Sure enough, using this approach presents significant improvement across a variety of QA and co-reference resolution tasks. The authors provide some great ablation results as well, including their own trained version of BERT. The section that’s most interesting to me is a table where they compare different masking schemes. The authors compare not just the subword-masking of the original BERT paper, but named entities and noun phrases as well. Their scheme generally improves on the performance of these other masking schemes, especially for QA tasks. However, the subword scheme far outperforms other masking schemes for co-reference resolution, and other schemes fair somewhat well relative to their geometric spans on language inference tasks. This makes sense to me, especially as co-reference resolution is less likely to be comprised of compound words, whereas QA tasks are.
The authors note that their idea of masked span modeling has already been adopted by XLNet in its training.

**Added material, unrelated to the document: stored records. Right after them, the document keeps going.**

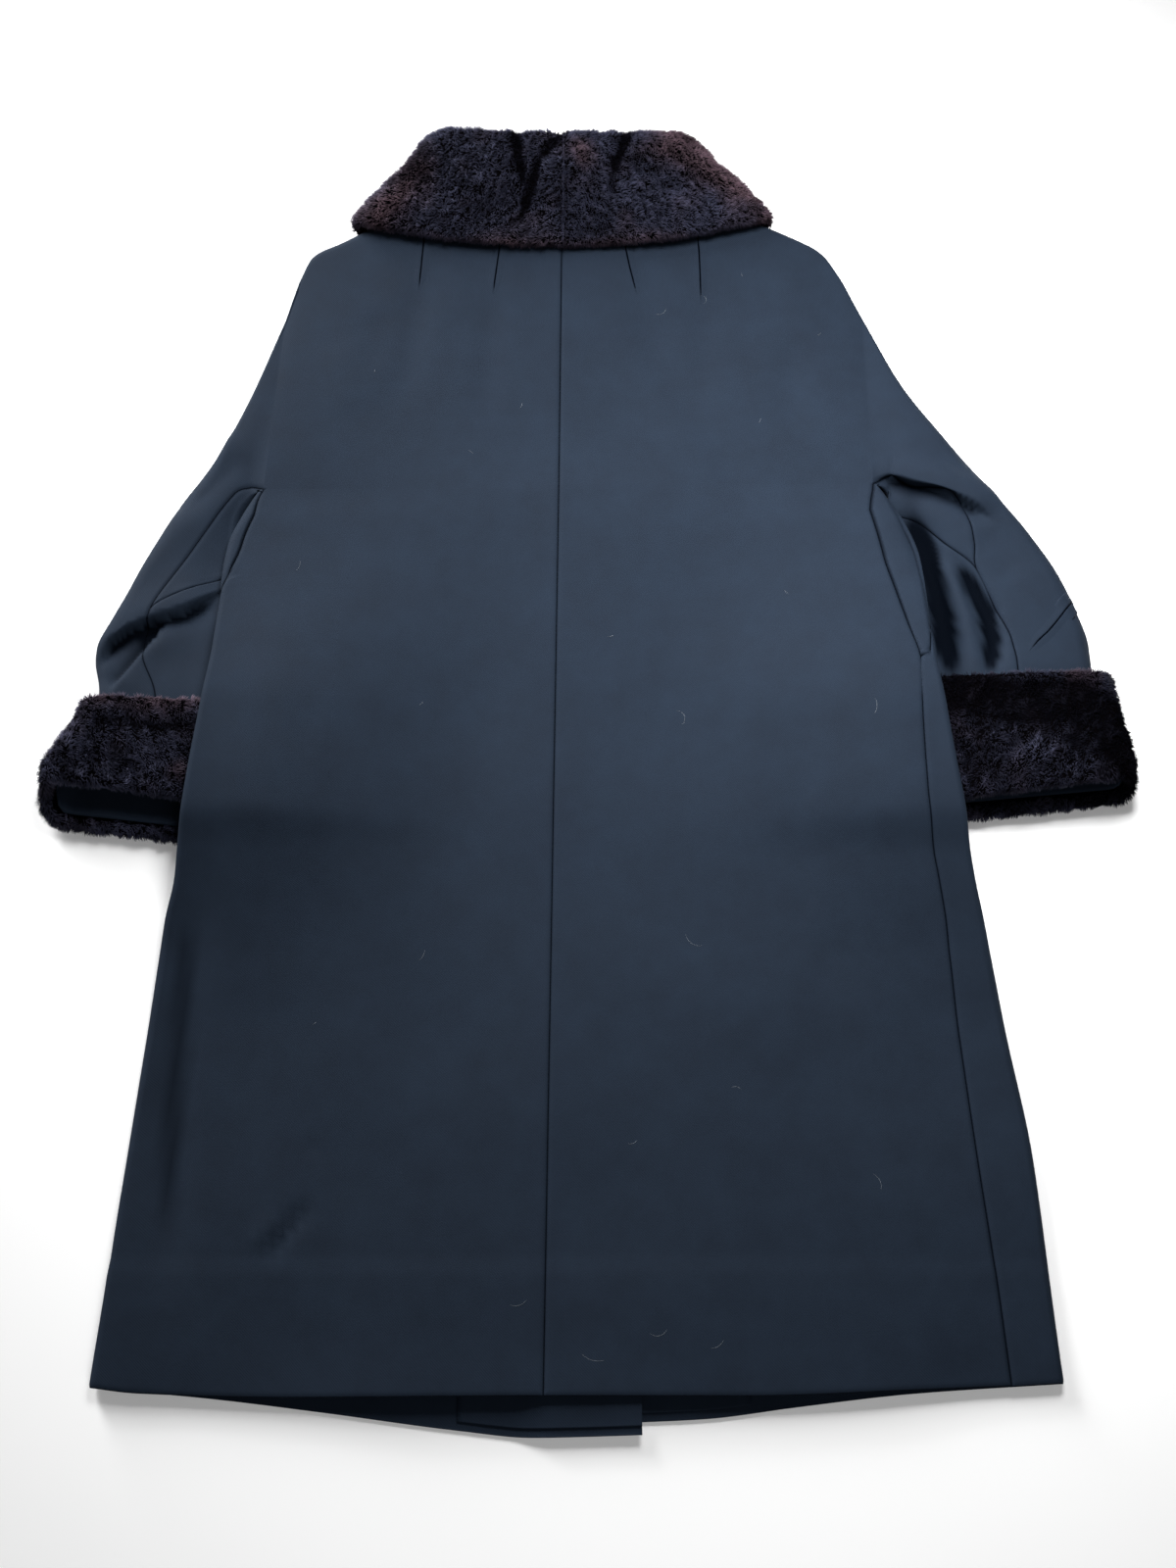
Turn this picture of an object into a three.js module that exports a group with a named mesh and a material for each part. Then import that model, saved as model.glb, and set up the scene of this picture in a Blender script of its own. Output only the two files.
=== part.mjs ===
// Swing coat of navy wool with a fur collar and fur turn-back cuffs, laid face down on a flat
// surface, back uppermost, collar away from the reader (+Y), sleeves folded in beside the body.
// Millimetres, +Z up. The fronts lie on the surface, the backs lie over them, and each panel is
// a cloth wall whose outer face is worked out from the sections in the tables below.
import * as THREE from 'three';

// Thicknesses and clearances
const CLOTH = 2.0; // shell cloth with its interlining
const FACING = 1.6;
const FUR = 11.0; // fur skin with its pile
const CUFF_FUR = 11.5;
const SEAM = 0.7; // air between two pieces along a seam
const GUSSET_DRAW = 0.9; // the gussets' sharply folded edges stay this much inside their seams
const GUSSET_REACH = 0.97; // share of the way to the front seam that a gusset's cloth reaches
const CROTCH_REACH = 0.75; // the same at the armpit, where the front's two edges meet it
const LAYER = 0.3; // air between two layers that lie on each other

// Plan of the laid coat. y is measured from the level of the elbows; the origin is the middle of
// the coat's box on the surface, so the whole plan is moved by these two amounts at the end.
const ORIGIN_X = 1;
const ORIGIN_Y = 57;

// Centre back seam: it leans a little, from the collar down to the hem
const CENTRE_AT_COLLAR = { x: -23, y: 501 };
const CENTRE_LEAN = 0.0101;

// Facings: each is a strip beside its front's edge
const FACING_SHORTER = 6.5; // the facing's hem stops above the shell's

// Collar: its two halves meet at centre back and, beneath the fronts, near this x. Its fall sags
// a little towards the side folds
const COLLAR_MID_Y = 555;
const COLLAR_END_X = 12;
const COLLAR_SAG = 5;
const COLLAR_STATIONS = [
  0, 0.2, 0.4, 0.6, 0.8, 1, 1.17, 1.33, 1.5, 1.67, 1.83, 2, 2.2, 2.4, 2.6, 2.8, 3,
];

// Height of the back over the middle of the coat
const CENTRE = [
  { y: -490, top: 16.5 }, { y: -440, top: 14.5 }, { y: -300, top: 14 }, { y: -120, top: 15 },
  { y: 0, top: 16.5 }, { y: 150, top: 18 }, { y: 272, top: 21 },
];

// Body below the armpits, one row per level. edge: where the body folds under. top and under:
// heights of the cloth beside that fold, raised where the sleeve and cuff lie beneath it.
// back and front: where the back panel and the front panel end, as stations round the section
// (0 centre back, 1 to 2 the fold, 3 the centre line underneath). The gusset lies between them.
const BODY_LEFT = [
  { y: -490, edge: -371, top: 9, under: 0, back: 1.5, front: 1.5 },
  { y: -426, edge: -366, top: 10, under: 0, back: 1.5, front: 1.5 },
  { y: -309, edge: -357, top: 11, under: 0, back: 1.5, front: 1.5 },
  { y: -217, edge: -349, top: 13, under: 0, back: 1.5, front: 1.5 },
  { y: -155, edge: -343, top: 19, under: 5, back: 1.5, front: 1.5 },
  { y: -123, edge: -339, top: 25, under: 13, back: 1.5, front: 1.5 },
  { y: -92, edge: -332, top: 33, under: 22, back: 1.5, front: 1.5 },
  { y: -63, edge: -329, top: 42, under: 32, back: 1.5, front: 1.5 },
  { y: -35, edge: -326, top: 52, under: 43, back: 1.5, front: 1.5 },
  { y: 5, edge: -322, top: 54, under: 45, back: 1.5, front: 1.5 },
  { y: 53, edge: -317, top: 53, under: 44, back: 1.5, front: 1.5 },
  { y: 110, edge: -312, top: 44, under: 35, back: 1.5, front: 1.5 },
  { y: 150, edge: -311, top: 36, under: 26, back: 1.5, front: 1.5 },
  { y: 181, edge: -311, top: 31, under: 20, back: 1.0, front: 1.8 },
  { y: 211, edge: -309, top: 27, under: 15, back: 0.978, front: 1.95 },
  { y: 240, edge: -300, top: 24, under: 8, back: 0.989, front: 2.0 },
  { y: 254, edge: -294, top: 22, under: 3, back: 0.996, front: 2.0 },
  { y: 265, edge: -288, top: 21, under: 0, back: 1.0, front: 2.0 },
];
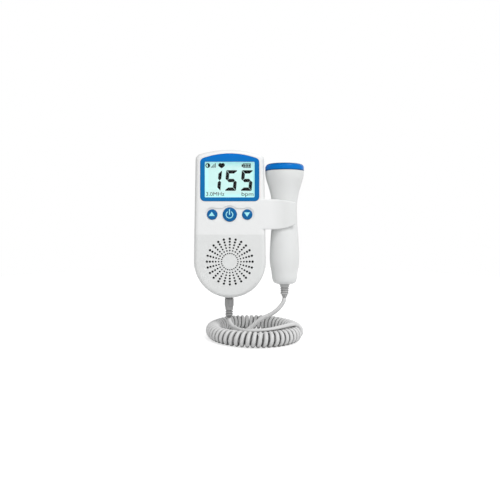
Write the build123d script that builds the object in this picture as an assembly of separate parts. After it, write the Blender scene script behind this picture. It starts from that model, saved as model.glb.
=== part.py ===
from build123d import *
import math
import os

# A hand-held fetal heart monitor: a casing with display, keys and loudspeaker, and a probe on a curly
# cord that parks in a clip at the casing's side. Millimetres. X right, Y back, Z up, and the origin
# lies on the casing's flat back at half its height.

# Fits
slip = 0.15  # gap round anything that slides
seat = 0.1  # gap round anything that is only laid in
tight = 0.05  # gap round a screw or a glued piece

# Battery stack, from the back
wall = 2.2
battery_diameter = 14.2
battery_length = 49.5
battery_nub_radius = 2.7
battery_nub_height = 1.0
battery_round = 0.5
battery_gap = 0.4
bay_floor = 1.5
bay_wall = 1.5
bay_corner = 3.0

# Loudspeaker stack, from the front
speaker_radius = 24.5
speaker_depth = 9.2
speaker_standoff = 3.0
speaker_flange = 3.0
speaker_plate = 1.0
basket_rise = 1.3  # straight wall of the frame behind its flange
basket_step = 0.4
speaker_vent_radius = 8.0
magnet_radius = 12.0
magnet_height = 3.4
cone_gap = 0.6
cone_depth = 2.9
cone_edge = 0.4
cone_set_in = 0.3
cone_slope = 0.9
dust_cap_radius = 2.6
dust_cap_rise = 0.9
coil_tube_radius = 6.4
coil_tube_wall = 0.8
coil_tube_gap = 0.2
stack_gap = 0.4

# Casing front from the crown down: display, keys, loudspeaker
bezel_drop = 3.75
bezel_head = 7.7
window_height = 32.55
bezel_foot = 3.6
key_drop = 12.15
key_rise = 18.85  # keys above the loudspeaker's rim
speaker_lift = 0.6  # loudspeaker above the bowl's centre
bowl_radius = 33.2

# Casing
casing_height = (bezel_drop + bezel_head + window_height + bezel_foot + key_drop
                 + key_rise + speaker_radius + speaker_lift + bowl_radius)
casing_depth = (wall + battery_gap + battery_diameter + battery_gap + bay_floor
                + stack_gap + speaker_depth + speaker_standoff + wall)
side_lean = 0.95  # degrees that each side leans inwards
crown_radius = 100.0
corner_radius = 6.0
front_round = 4.0
rear_round = 4.5
parting_y = -16.5
lip_inset = 1.3
lip_height = 1.5
groove_depth = 0.5
groove_width = 0.7
face_tilt = 2.5  # degrees that the lower face falls back
crease_round = 60.0
crease_rise = 0.75  # crease above the loudspeaker's rim
casing_top = casing_height / 2
bowl_z = bowl_radius - casing_height / 2
speaker_z = bowl_z + speaker_lift
crease_z = speaker_z + speaker_radius + crease_rise
inner_face = wall - casing_depth

# Display
bezel_side = 4.25
bezel_arch = 72.0
bezel_corner = 4.2
bezel_thickness = 1.5
bezel_proud = 0.3
bezel_round = 0.5
bezel_lip = 0.6
window_width = 45.65
window_corner = 0.8
lens_margin = 0.9
lcd_margin = 1.2
lcd_ledge = 2.6
lcd_thickness = 2.2
light_thickness = 2.8
holder_wall = 1.2
holder_floor = 0.9
connector_inset = 2.0
connector_low = 0.3
connector_high = 0.5
bezel_top = casing_top - bezel_drop
window_top = bezel_top - bezel_head
window_low = window_top - window_height
bezel_low = window_low - bezel_foot
bezel_width = window_width + 2 * bezel_side
bezel_front = -casing_depth - bezel_proud
bezel_back = bezel_front + bezel_thickness
lcd_front = inner_face + seat
lcd_back = lcd_front + lcd_thickness
light_back = lcd_back + seat + light_thickness
board_front = light_back + seat + holder_floor

# Keys
key_pitch = 16.1
key_radius = 4.7
power_radius = 6.45
key_proud = 0.5
key_dome = 0.45
key_travel = 0.8
key_flange = 0.9
key_flange_thickness = 1.0
key_stem_radius = 2.2
key_stem_length = 0.8
island_depth = 0.8
island_rim = 1.95
island_waist = 5.8
island_blend = 3.0
switch_size = 6.2
switch_height = 2.4
plunger_radius = 1.6
plunger_sunk = 0.9
key_z = bezel_low - key_drop
keys = {"up": (-key_pitch, key_radius), "power": (0, power_radius), "down": (key_pitch, key_radius)}

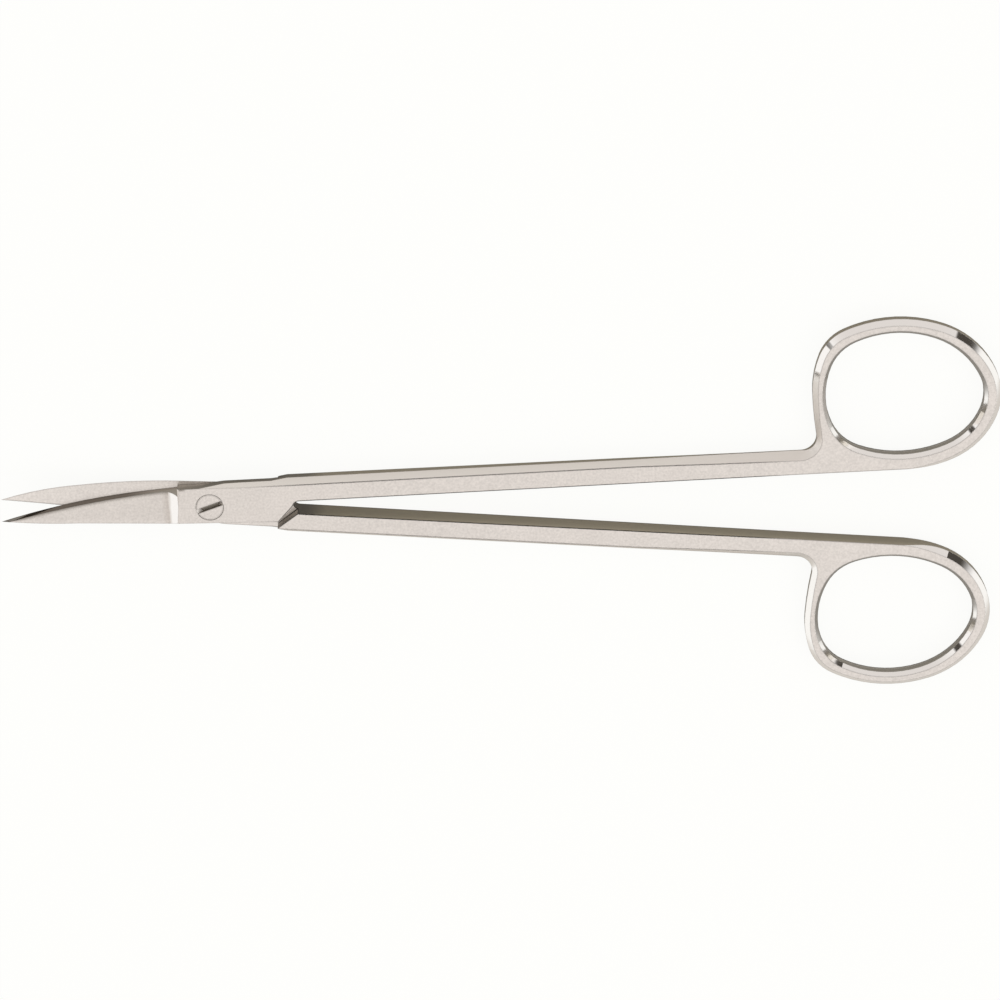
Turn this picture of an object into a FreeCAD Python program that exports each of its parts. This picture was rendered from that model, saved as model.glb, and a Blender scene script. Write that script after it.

However, I think there remains a lot of questions about how best to model language. Obviously, standard tokenization provides a happy medium between the world of byte-pair encoding and span modeling (these aren’t directly comparable though), however the level of detail and aggregation, respectively, in these approaches is also optimal depending on context. I’d be very curious to see if some frankensteined embedding a la CoVE may prove useful here for getting both. I’d also be curious to see what the latent space may be like between embeddings achieved for a set vocabulary using span modeling versus sub-word modeling. We would obviously hope to see morpheme-level words like ‘grief’ to have similar embeddings across models, but what is the functional relationship between representations of ‘Seattle Seahawks’ between these two schemes?
I’ve realized that as much as reading papers is cool, I should really get around to working with some of these innovations. I plan on making my next post on some exploration of either jiant or another tool that I’ve found via papers more recently. I fortunately and unfortunately had some friends suggest looking at other folks’ research, and some of it is worthy of venturing down a rabbit hole or two. I just need to get back in the mode of reading papers in between model iterations again to get through it all.